The Olympic Peninsula Audubon Society and the National Audubon Society are administrative partners with the nature center.
Jones said the new exhibit room was essential to the new center.
“We feel like that is the heart of the building,” he said. “We do education in the bigger rooms, but (the Exhibit Room) is the one place people can just go in and educate themselves.
“Even though the rest of the building is very flashy and beautiful and wonderful, that’s the heart.”
Vanessa Fuller, operations manager for the center, said the Exhibit Room was originally slated for completion last fall, but the unexpected bankruptcy of the art firm that had commissioned to do the work threw the entire project off track.
“We were so close to the finish line in October, then we had to stop and wait,” she said. “I’m just happy to finally see it finish.”
The Ballard-based Mach 2 Arts group was brought in to finish the work the original firm had started.
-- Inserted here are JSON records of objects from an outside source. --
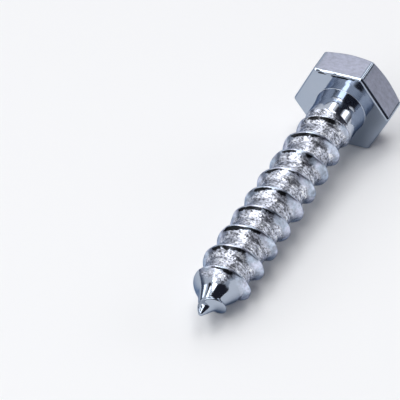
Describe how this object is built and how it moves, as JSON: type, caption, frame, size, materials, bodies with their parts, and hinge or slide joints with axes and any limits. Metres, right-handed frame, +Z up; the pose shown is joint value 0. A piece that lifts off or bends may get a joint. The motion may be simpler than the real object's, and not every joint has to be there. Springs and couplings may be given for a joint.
{
  "type": "lag screw",
  "caption": "Zinc-plated lag screw with a chamfered hexagon head, short plain shank, coarse right-hand wood thread and a gimlet point, lying on its head edge and thread.",
  "frame": {"origin": "on the surface it lies on, under the middle of its bounding box", "axes": "+Z up from the surface; the screw lies along X in the plane y = 0, head at -X and point at +X, its axis tipped down towards the point by the angle at which the head's lower edge and one thread crest touch the surface; one head flat faces straight up"},
  "size_m": [0.0596, 0.0184, 0.0163],
  "materials": {
    "zinc_plated_steel": "bright zinc plating, smooth on the head, shank and point, finely pitted between the thread ridges"
  },
  "bodies": {
    "root": {"lag_screw": "zinc_plated_steel"}
  },
  "joints": []
}
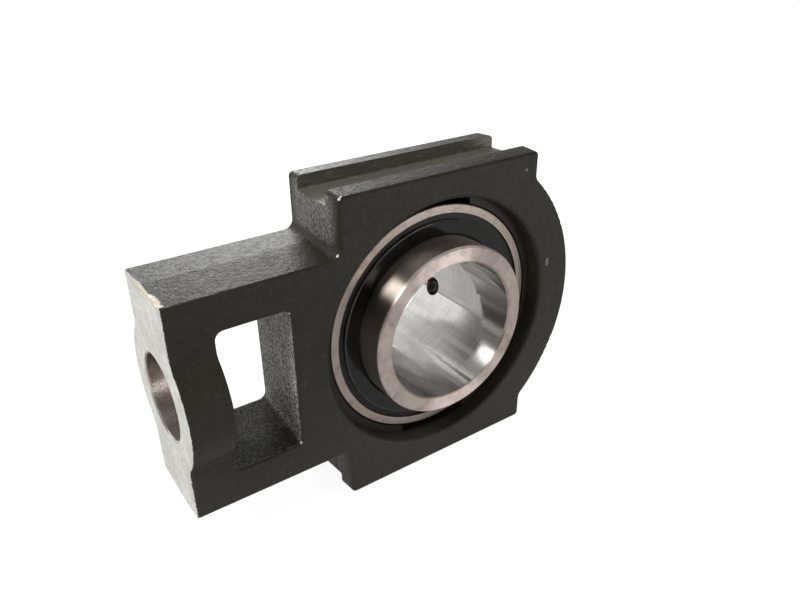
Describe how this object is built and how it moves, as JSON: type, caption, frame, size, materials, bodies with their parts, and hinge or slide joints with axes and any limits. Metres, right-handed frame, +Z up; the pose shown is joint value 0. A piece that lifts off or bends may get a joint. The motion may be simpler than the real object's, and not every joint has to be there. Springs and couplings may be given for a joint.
{
  "type": "take-up bearing unit",
  "caption": "Cast iron take-up housing with guide grooves, screw hole and window, holding a self-aligning ball bearing insert with set screws.",
  "frame": {"origin": "centre of the bearing, on the shaft axis and the parting plane of the housing", "axes": "X along the housing with the take-up screw end at -X, Y along the shaft axis with the set screws at +Y, Z up"},
  "size_m": [0.2425, 0.0818, 0.1652],
  "materials": {
    "cast_iron_painted": "satin paint on rough casting, machined end and seat bare",
    "bearing_steel": "ground",
    "ball_steel": "polished",
    "cage_steel": "pressed sheet",
    "seal_rubber": "matt",
    "flinger_steel": "dark pressed sheet",
    "screw_steel": "black oxide",
    "nipple_steel": "zinc plated"
  },
  "bodies": {
    "frame_side": {"housing": "cast_iron_painted", "grease_nipple": "nipple_steel"},
    "insert": {"outer_ring": "bearing_steel", "seal_front": "seal_rubber", "seal_back": "seal_rubber"},
    "shaft_side": {"inner_ring": "bearing_steel", "flinger_front": "flinger_steel", "flinger_back": "flinger_steel"},
    "cage": {"cage_front": "cage_steel", "cage_back": "cage_steel", "cage_rivets": "cage_steel"},
    "screw_1": {"set_screw_1": "screw_steel"},
    "screw_2": {"set_screw_2": "screw_steel"},
    "check_ball": {"nipple_ball": "ball_steel"},
    "roller_01": {"ball_01": "ball_steel"},
    "roller_02": {"ball_02": "ball_steel"},
    "roller_03": {"ball_03": "ball_steel"},
    "roller_04": {"ball_04": "ball_steel"},
    "roller_05": {"ball_05": "ball_steel"},
    "roller_06": {"ball_06": "ball_steel"},
    "roller_07": {"ball_07": "ball_steel"},
    "roller_08": {"ball_08": "ball_steel"},
    "roller_09": {"ball_09": "ball_steel"},
    "roller_10": {"ball_10": "ball_steel"},
    "roller_11": {"ball_11": "ball_steel"}
  },
  "joints": [
    {"name": "insert_tilt", "type": "hinge", "parent": "frame_side", "child": "insert", "pos_m": [0, 0, 0], "axis": [1, 0, 0], "range_deg": [-2, 2]},
    {"name": "shaft_turn", "type": "hinge", "parent": "insert", "child": "shaft_side", "pos_m": [0, 0, 0], "axis": [0, 1, 0], "continuous": true},
    {"name": "cage_turn", "type": "hinge", "parent": "insert", "child": "cage", "pos_m": [0, 0, 0], "axis": [0, 1, 0], "continuous": true},
    {"name": "ball_roll_01", "type": "hinge", "parent": "cage", "child": "roller_01", "pos_m": [0.05125, 0, 0], "axis": [0, 1, 0], "continuous": true},
    {"name": "ball_roll_02", "type": "hinge", "parent": "cage", "child": "roller_02", "pos_m": [0.04311, 0, 0.02771], "axis": [0, 1, 0], "continuous": true},
    {"name": "ball_roll_03", "type": "hinge", "parent": "cage", "child": "roller_03", "pos_m": [0.02129, 0, 0.04662], "axis": [0, 1, 0], "continuous": true},
    {"name": "ball_roll_04", "type": "hinge", "parent": "cage", "child": "roller_04", "pos_m": [-0.00729, 0, 0.05073], "axis": [0, 1, 0], "continuous": true},
    {"name": "ball_roll_05", "type": "hinge", "parent": "cage", "child": "roller_05", "pos_m": [-0.03356, 0, 0.03873], "axis": [0, 1, 0], "continuous": true},
    {"name": "ball_roll_06", "type": "hinge", "parent": "cage", "child": "roller_06", "pos_m": [-0.04917, 0, 0.01444], "axis": [0, 1, 0], "continuous": true},
    {"name": "ball_roll_07", "type": "hinge", "parent": "cage", "child": "roller_07", "pos_m": [-0.04917, 0, -0.01444], "axis": [0, 1, 0], "continuous": true},
    {"name": "ball_roll_08", "type": "hinge", "parent": "cage", "child": "roller_08", "pos_m": [-0.03356, 0, -0.03873], "axis": [0, 1, 0], "continuous": true},
    {"name": "ball_roll_09", "type": "hinge", "parent": "cage", "child": "roller_09", "pos_m": [-0.00729, 0, -0.05073], "axis": [0, 1, 0], "continuous": true},
    {"name": "ball_roll_10", "type": "hinge", "parent": "cage", "child": "roller_10", "pos_m": [0.02129, 0, -0.04662], "axis": [0, 1, 0], "continuous": true},
    {"name": "ball_roll_11", "type": "hinge", "parent": "cage", "child": "roller_11", "pos_m": [0.04311, 0, -0.02771], "axis": [0, 1, 0], "continuous": true},
    {"name": "set_screw_feed_1", "type": "slide", "parent": "shaft_side", "child": "screw_1", "axis": [0.9588, 0, -0.284], "range_m": [-0.0009, 0.004]},
    {"name": "set_screw_feed_2", "type": "slide", "parent": "shaft_side", "child": "screw_2", "axis": [-0.2334, 0, 0.9724], "range_m": [-0.0009, 0.004]},
    {"name": "check_ball_lift", "type": "slide", "parent": "frame_side", "child": "check_ball", "axis": [-1, 0, 0], "range_m": [0, 0.0008], "stiffness_N_per_m": 50, "springref_m": -0.002}
  ],
  "couplings": [
    {"joint": "cage_turn", "follows": "shaft_turn", "ratio": 0.41482},
    {"joint": "ball_roll_01", "follows": "shaft_turn", "ratio": -2.8498},
    {"joint": "ball_roll_02", "follows": "shaft_turn", "ratio": -2.8498},
    {"joint": "ball_roll_03", "follows": "shaft_turn", "ratio": -2.8498},
    {"joint": "ball_roll_04", "follows": "shaft_turn", "ratio": -2.8498},
    {"joint": "ball_roll_05", "follows": "shaft_turn", "ratio": -2.8498},
    {"joint": "ball_roll_06", "follows": "shaft_turn", "ratio": -2.8498},
    {"joint": "ball_roll_07", "follows": "shaft_turn", "ratio": -2.8498},
    {"joint": "ball_roll_08", "follows": "shaft_turn", "ratio": -2.8498},
    {"joint": "ball_roll_09", "follows": "shaft_turn", "ratio": -2.8498},
    {"joint": "ball_roll_10", "follows": "shaft_turn", "ratio": -2.8498},
    {"joint": "ball_roll_11", "follows": "shaft_turn", "ratio": -2.8498}
  ]
}
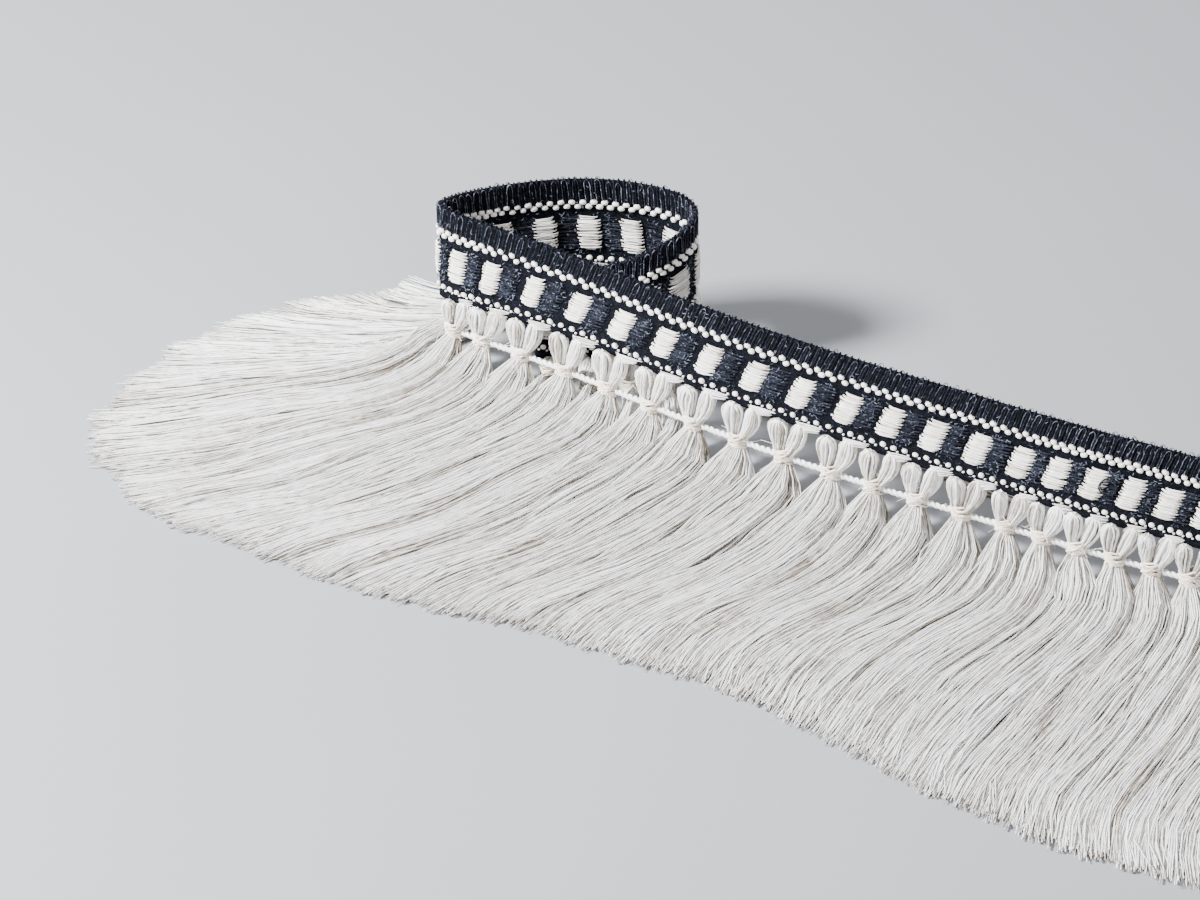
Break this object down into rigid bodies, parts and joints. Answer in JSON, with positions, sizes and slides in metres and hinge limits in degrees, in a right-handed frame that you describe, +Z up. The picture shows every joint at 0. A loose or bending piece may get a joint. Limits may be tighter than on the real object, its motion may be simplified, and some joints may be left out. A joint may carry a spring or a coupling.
{
  "type": "tassel fringe",
  "caption": "Cut length of woven navy and ivory heading tape with knotted ivory tassels, standing on edge in a loop with its long skirts swept out on the surface.",
  "frame": {"origin": "centre of the bounding box in plan, on the surface that the fringe rests on", "axes": "+Z up, -Y towards the front, where the skirts sweep; +X towards the tape's cut right end"},
  "size_m": [0.485, 0.4328, 0.0636],
  "materials": {
    "navy_woven_cloth": "woven, matt, navy with ivory blocks and beads",
    "ivory_yarn": "soft twisted yarn with a slight sheen"
  },
  "bodies": {
    "root": {"heading": "navy_woven_cloth", "tassel_back_1": "ivory_yarn", "tassel_back_2": "ivory_yarn", "tassel_back_3": "ivory_yarn", "tassel_back_4": "ivory_yarn", "tassel_back_5": "ivory_yarn", "tassel_front_01": "ivory_yarn", "tassel_front_02": "ivory_yarn", "tassel_front_03": "ivory_yarn", "tassel_front_04": "ivory_yarn", "tassel_front_05": "ivory_yarn", "tassel_front_06": "ivory_yarn", "tassel_front_07": "ivory_yarn", "tassel_front_08": "ivory_yarn", "tassel_front_09": "ivory_yarn", "tassel_front_10": "ivory_yarn", "tassel_front_11": "ivory_yarn", "tassel_front_12": "ivory_yarn", "tassel_front_13": "ivory_yarn", "tassel_front_14": "ivory_yarn", "tassel_front_15": "ivory_yarn", "tassel_front_16": "ivory_yarn", "tassel_front_17": "ivory_yarn", "tassel_front_18": "ivory_yarn", "tassel_front_19": "ivory_yarn", "tassel_front_20": "ivory_yarn", "tassel_front_21": "ivory_yarn", "tassel_front_22": "ivory_yarn", "tassel_front_23": "ivory_yarn", "tassel_front_24": "ivory_yarn", "tassel_inner_1": "ivory_yarn", "tassel_inner_2": "ivory_yarn", "tassel_inner_3": "ivory_yarn", "tassel_inner_4": "ivory_yarn", "tassel_turn_1": "ivory_yarn", "tassel_turn_2": "ivory_yarn"}
  },
  "joints": []
}
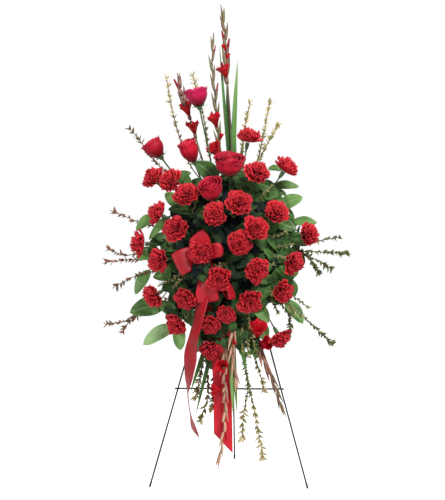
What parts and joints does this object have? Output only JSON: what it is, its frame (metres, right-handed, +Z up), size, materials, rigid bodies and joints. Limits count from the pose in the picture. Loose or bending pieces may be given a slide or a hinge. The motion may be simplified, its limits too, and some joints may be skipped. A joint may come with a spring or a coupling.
{
  "type": "standing funeral spray",
  "caption": "Tall oval spray of red carnations, roses and gladioli with greenery and a satin bow, in wet foam on a folding wire easel.",
  "frame": {"origin": "on the floor, midway between the two front feet across and near the middle of the easel's footprint, about the middle of the bounding box's bottom face", "axes": "+Z up, -Y towards the viewer of the flowers, +X to that viewer's right"},
  "size_m": [0.7293, 0.5723, 1.4392],
  "materials": {
    "easel_wire": "black-green painted wire, satin",
    "black_ties": "black nylon, satin",
    "green_tray": "dark green moulded plastic, matte",
    "wet_foam": "dark green floral foam, matte and wet",
    "carnation_petals": "crimson frilled petals, velvety",
    "rose_petals": "deep crimson petals, velvety",
    "green_stems": "smooth green stems and calyxes",
    "gladiolus_florets": "bright red florets, brown-green bud sheaths, purple-brown stems",
    "sword_leaves": "ribbed green sword leaves, satin",
    "red_satin": "red satin ribbon, glossy",
    "salal_leaves": "leathery dark green leaves, glossy above and pale below",
    "twigs": "brown twigs with cream and yellow-green leaves"
  },
  "bodies": {
    "spray": {"easel_left_leg": "easel_wire", "easel_right_leg": "easel_wire", "easel_top_bar": "easel_wire", "easel_upper_crossbar": "easel_wire", "easel_lower_crossbar": "easel_wire", "tray_tie_left": "black_ties", "tray_tie_right": "black_ties", "foam_tray": "green_tray", "carnation_01": "carnation_petals", "carnation_02": "carnation_petals", "carnation_03": "carnation_petals", "carnation_04": "carnation_petals", "carnation_05": "carnation_petals", "carnation_06": "carnation_petals", "carnation_07": "carnation_petals", "carnation_08": "carnation_petals", "carnation_09": "carnation_petals", "carnation_10": "carnation_petals", "carnation_11": "carnation_petals", "carnation_12": "carnation_petals", "carnation_13": "carnation_petals", "carnation_14": "carnation_petals", "carnation_15": "carnation_petals", "carnation_16": "carnation_petals", "carnation_17": "carnation_petals", "carnation_18": "carnation_petals", "carnation_19": "carnation_petals", "carnation_20": "carnation_petals", "carnation_21": "carnation_petals", "carnation_22": "carnation_petals", "carnation_23": "carnation_petals", "carnation_24": "carnation_petals", "carnation_25": "carnation_petals", "carnation_26": "carnation_petals", "carnation_27": "carnation_petals", "carnation_28": "carnation_petals", "carnation_29": "carnation_petals", "rose_top": "rose_petals", "rose_left": "rose_petals", "rose_bud": "rose_petals", "rose_centre": "rose_petals", "rose_lower": "rose_petals", "flower_stems": "green_stems", "gladioli_upper": "gladiolus_florets", "gladioli_lower": "gladiolus_florets", "ribbon_bow": "red_satin", "ribbon_streamer_left": "red_satin", "ribbon_streamer_centre": "red_satin", "gladiolus_leaves_upper": "sword_leaves", "gladiolus_leaves_lower": "sword_leaves", "salal_left": "salal_leaves", "salal_right": "salal_leaves", "salal_lower": "salal_leaves", "twigs_upper_left": "twigs", "twigs_upper_right": "twigs", "twigs_left": "twigs", "twigs_right": "twigs", "twigs_lower": "twigs", "foam_block": "wet_foam"},
    "back_leg": {"easel_back_leg": "easel_wire"}
  },
  "joints": [
    {"name": "back_leg_fold", "type": "hinge", "parent": "spray", "child": "back_leg", "pos_m": [0, 0.00338, 0.79384], "axis": [-1, 0, 0], "range_deg": [0, 31.8]}
  ]
}
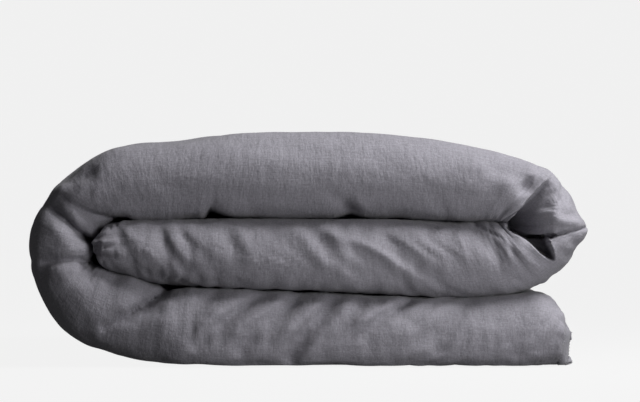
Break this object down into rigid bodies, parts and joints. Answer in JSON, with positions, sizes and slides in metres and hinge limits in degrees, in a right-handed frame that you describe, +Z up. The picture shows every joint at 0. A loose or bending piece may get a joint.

The work is based upon original designs developed by the center’s designers, administrators and the Jamestown S’Klallam Tribe, which maintains the center and surrounding Railroad Bridge Park.
Mach 2 co-owner Hal Peterson said his organization was able to step in and take over the exhibit project.
“We managed to come in and we were able to pick up right where the other company left off and bring this home successfully,” he said. “This is definitely our specialty.”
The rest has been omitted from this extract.